Modus korupsi yang mereka lakukan, honor tim komando darurat dan tim pemadaman api diberikan pada orang yang tidak terlibat sama sekali dan tidak bekerja penuh.
“Korupsi yang mereka lakukan membuktikan bobroknya perilaku ASN. Pantas saja karhutla sulit diberantas karena ASNnya korupsi,” kata Made Ali.
“Kota Dumai tingkat kritis karhutla terparah, selain dana penanggulangan dikorupsi, Walikotanya tidak serius menghentikan karhutla,” kata Made Ali lagi.
Temuan Jikalahari sejak 2002-2018 hotspot di Kota Dumai meningkat, terparah memang pada 2014. Terdapat 1.191 titik hotspot dengan confidance 7o persen pada 2014.
Kebakaran terparah di areal konsesi HTI di lahan gambut paling banyak di konsesi PT Suntara Gaja Pati 328 hotspot, PT ruas Utama Jaya 169 hotspot, PT Arara Abadi 44 hotspot.
Lalu, pada 2018 saat Jikalahari melakukan investigasi di PT Diamond Raya Timber menemukan kebakaran didalam konsesi PT DRT. PT DRT juga terbakar pada 2014, terdapat 18 hotspot dengan confidance 70 persen.
Bahkan terbakar sejak tahun berapa 2009 karena ditemukan 1 titik hotspot dengan confidance 70 persen.
Dampak karhutla di Dumai banyak warga yang menderita infeksi saluran pernapasan, alergi dan pneumonia.
Jikalahari mengumpulkan data dari Dinas Kesehatan Kota Dumai terkait jumlah warga terdampak karhutla sepanjang 2013 – 2018 sebanyak 11.047 orang.
Temuan lainnya Pada 2014 Unit Kerja Presiden Bidang Pengawasan dan Pengendalian Pembangunan (UKP-PPP) saat melakukan audit kepatuhan dalam rangka pencegahan kebakaran hutan dan lahan di Provinsi Riau.

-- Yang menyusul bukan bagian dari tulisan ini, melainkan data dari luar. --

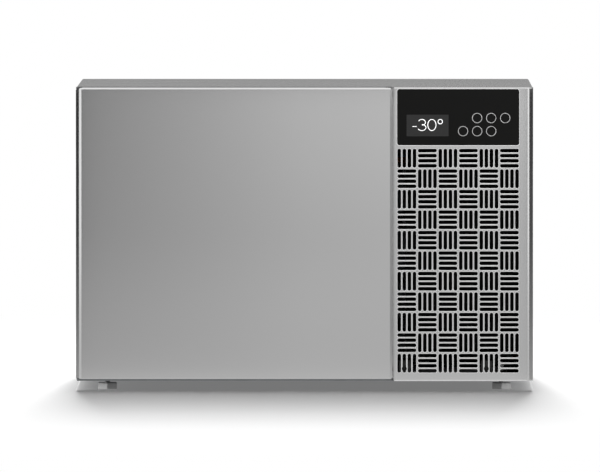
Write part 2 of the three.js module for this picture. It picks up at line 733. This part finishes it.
/** Moulded filler in a top corner of the door. Its end shows through the skin's notch. */
function plainCap({ from, to, notch }) {
  const low = DOOR.top - THIN_SHEET - CAP_DEPTH;
  const seat = doorCore().intersect(block([from, FRONT, low], [to, 0, DOOR.top]));
  const tall = doorBlock(THIN_SHEET + GAP, CORE_BACK, low, DOOR.top - 0.3);
  const [a, b] = notch < 0 ? [from, notch - GAP] : [notch + GAP, to];
  return join(seat, tall.intersect(block([a, FRONT, DOOR.top - 8], [b, 0, DOOR.top + 5])));
}

/** The filler on the hinge side: slotted for the arm and bored for the bush. */
function hingeCap() {
  const bore = disc(5.7, 0, 41, "z", [HINGE.x, HINGE.y, HINGE.armBottom - 40], 8);
  return cut(plainCap(RIGHT_CAP), armSlot(FRONT), bore);
}

/** Flanged nylon bush that turns on the pin. */
function hingeBush() {
  const top = HINGE.armBottom - GAP;
  const flangeBottom = ARM_SLOT.bottom + GAP;
  return turnedRing(
    [
      [HINGE.boreRadius, top - 14],
      [5.2, top - 14],
      [5.2, flangeBottom],
      [6.4, flangeBottom],
      [6.4, top],
      [HINGE.boreRadius, top],
    ],
    "z",
    [HINGE.x, HINGE.y, 0],
    8,
  );
}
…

Audit ini dilakukan untuk mendapatkan informasi yang menyeluruh mengenai tingkat kepatuhan perusahaan dan pemerintah daerah dalam rangka pencegahan kebakaran hutan dan lahan.
Audit ini dilakukan terhadap 17 perusahaan dan 6 pemerintahan kabupaten/kota di Provinsi Riau. Salah satunya Kota Dumai.
Hasilnya, Pemko Dumai dinilai kurang patuh kepada kewajiban hukum terkait dengan pengendalian kebakaran hutan dan lahan.
Pemko Dumai juga dinilai kurang memenuhi ketentuan terkait; Pembentukan Kelembagaan, Pengembangan kapasitas dan partisipasi masyarakat.
Penataan dan pengembangan kapasitas sumber daya manusia dan penyediaan sarana dan prasarana pemadaman kebakaran.
Legalisasi daerah terkait pengendalian karhutla yang ditertibkan Pemko Dumai tingkat keberhasilan implementasinya masih kurang optimal karena; belum terdapatnya SOP yang baik dan komprehensif.
Para aktor pelaksana kebijakan kurang mengetahui dan memahami posisi dan tanggung jawabnya masing-masing dan kurang didukung oleh sumber daya manusia yang mumpuni dan sarana dan prasarana yang memadai.
“Korupsi dana karhutla di Dumai menunjukkan karhutla sulit diberantas karena dikorupsi. Kami mencurigai perilaku korupsi seperti itu juga terjadi pada kabupaten lain termasuk.
Satgas Karhutla propinsi. Karena perilaku tidak bekerja hanya tandatangan absen adalah modus jamak korupsi yang dilakukan para oknum ASN,” kata Made Ali
“Sampai detik ini misalnya, Satgas Kahutla Provinsi Riau sejak dibentuk pada 2016 belum pernah melaporkan dana penanggulangan karhutla pada publik.
Transparansi penggunaan dana karhutla sebagai upaya pemerintah menghentikan karhutla mendesak untuk dilakukan sebagai upaya pertanggungjawaban pada korban polusi asap.